4 min read

Research Models and the Future of Search

Research Models and the Future of Search
I asked Gemini Deep Research to read my blog and profile me. I wonder if they'll ever make an AI that doesn't read like dogshit but I do appreciate the compliments.

In my self-appointed role as moral and practical judge of artificial intelligence and its uses I have rarely come across a product that I didn't end up finding boring or uninteresting after its novelty wore off. Most base or chatbot models are unreliable. Code models can be nice for tabbed autocomplete or boilerplate but I usually don't find them very helpful in the context of the large, complex, and often legacy codebases I work with professionally. I believe people who say they've found ways to make these useful in their workflows, but between the time it takes to establish a good workflow and the attached deskilling cost I don't think the juice is worth the squeeze. So when I read Simon Willison's post about how AI-assisted search actually works now I was skeptical. But I've been giving Gemini Deep Research a whirl and I actually might agree with him.

A whole lot of my day-to-day is spent sifting the wheat from the chaff of search results: picking the right python package, finding the GitHub issue that has a solution to an error message, or digging through poorly-written docs and trying to figure out what something actually does. This is made enormously difficult by the sheer quantity of slop, human and robot-generated alike, that populates any search engine's results today. I am looking for specific solutions to specific problems, but I'm forced to spend hours of my life speed-reading shitty blog posts from click farms with ads that make the website functionally unusable in the hopes that their tutorial might actually contain something I need. I imagine most professional programmers have had similar experiences.

Deep research does a pretty nice job of solving this problem (at least Gemini's version does - I refuse to give OpenAI money and I got Gemini access for free). This is in large part due to advances in LLM output quality in general and a massively-increased 1 million token context window. The biggest killer feature here, of course, is live web browsing - I haven't been able to find a good technical explanation of how deep research actually works, but I'd reckon it's web-scraping that's then fed into a RAG framework. However it's done, it's able to distill a whole lot of search results into a useful, cited summary. I wouldn't trust its outputs implicitly, but it's significantly less prone to hallucination than prior ventures into this territory, and as Willison puts it, it does a nice job of filling the role of a junior researcher (or, I guess in my professional use case, an intern).

(I've written enough about the economic implications of AI replacing junior-level positions so I won't get into it here - suffice it to say I do not think, writ large, this is a good thing. A nuance that often seems to elude people online is that "useful" is not a synonym for "good".)

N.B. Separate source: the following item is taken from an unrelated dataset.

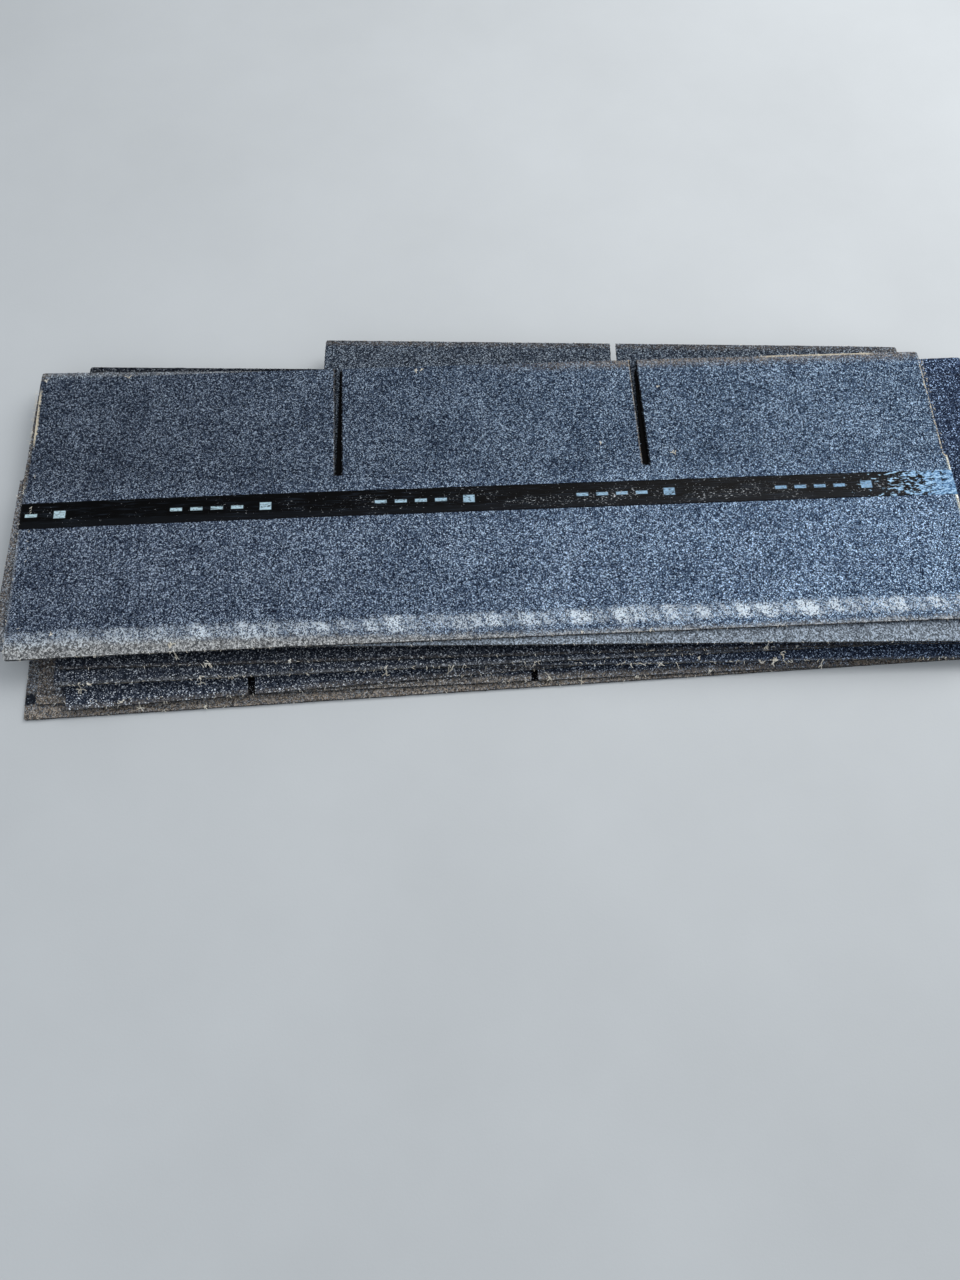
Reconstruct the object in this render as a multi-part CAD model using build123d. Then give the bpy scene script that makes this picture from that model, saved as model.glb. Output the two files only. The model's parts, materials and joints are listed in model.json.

This is, to my mind, the closest thing to a killer app for LLMs that I've seen: I don't really want one to write my emails or generate art for me, nor would I trust it to do so, but as an engine for scanning and distilling text it does a pretty damn good job, and I don't think that "automating the act of Googling something" is a deskilling risk in the same way as letting it do the actual work for you. The risk of hallucination is there, but again, I'm not sure that that's any worse than reading poorly written, factually incorrect articles by human beings (or having to sift through an article myself until I can be certain it was written by AI).

The irony here is that part of what makes Deep Research so useful is Google's decade-long decline into an enshittified mess. I might not be quite so taken with it if I didn't have to spend so much time wading through SEO bullshit and AI-generated slop. Search has been dying through years through Google's own efforts, and now they may have launched the product that finally kills it for good. This is pretty interesting on its own - it's highly likely that Deep Research will have its own DeepSeek moment at some point in the near future, and it's not clear to me what the business move is for a search firm if search dies and is replaced by a race to the cheapest model. I have trouble seeing the death of Google search as anything but an ultimately good thing, and I'm very curious to see the second and third-order effects if Deep Research-like models start to replace search wholesale. These models couldn't exist without a search index to build on, but the endless ouroboros of generated slop content, combined with a search index that's no longer the primary target of digital publishing, will take us to a weird place. The internet could actually die this time!

To be clear, the irony of "using LLMs to solve a problem created by LLMs" is not lost on me. I'm not sure any of this is good, but I'm also not sure it's worse than what we already have. And once an open-source alternative is made available I'll be happy to rid Google of that much search data and advertising income. I've spoken before about how AI will kill the internet, and this is an interesting new front of that fight that I hadn't considered before. At the very least if Google eats itself maybe that'll make room for something different.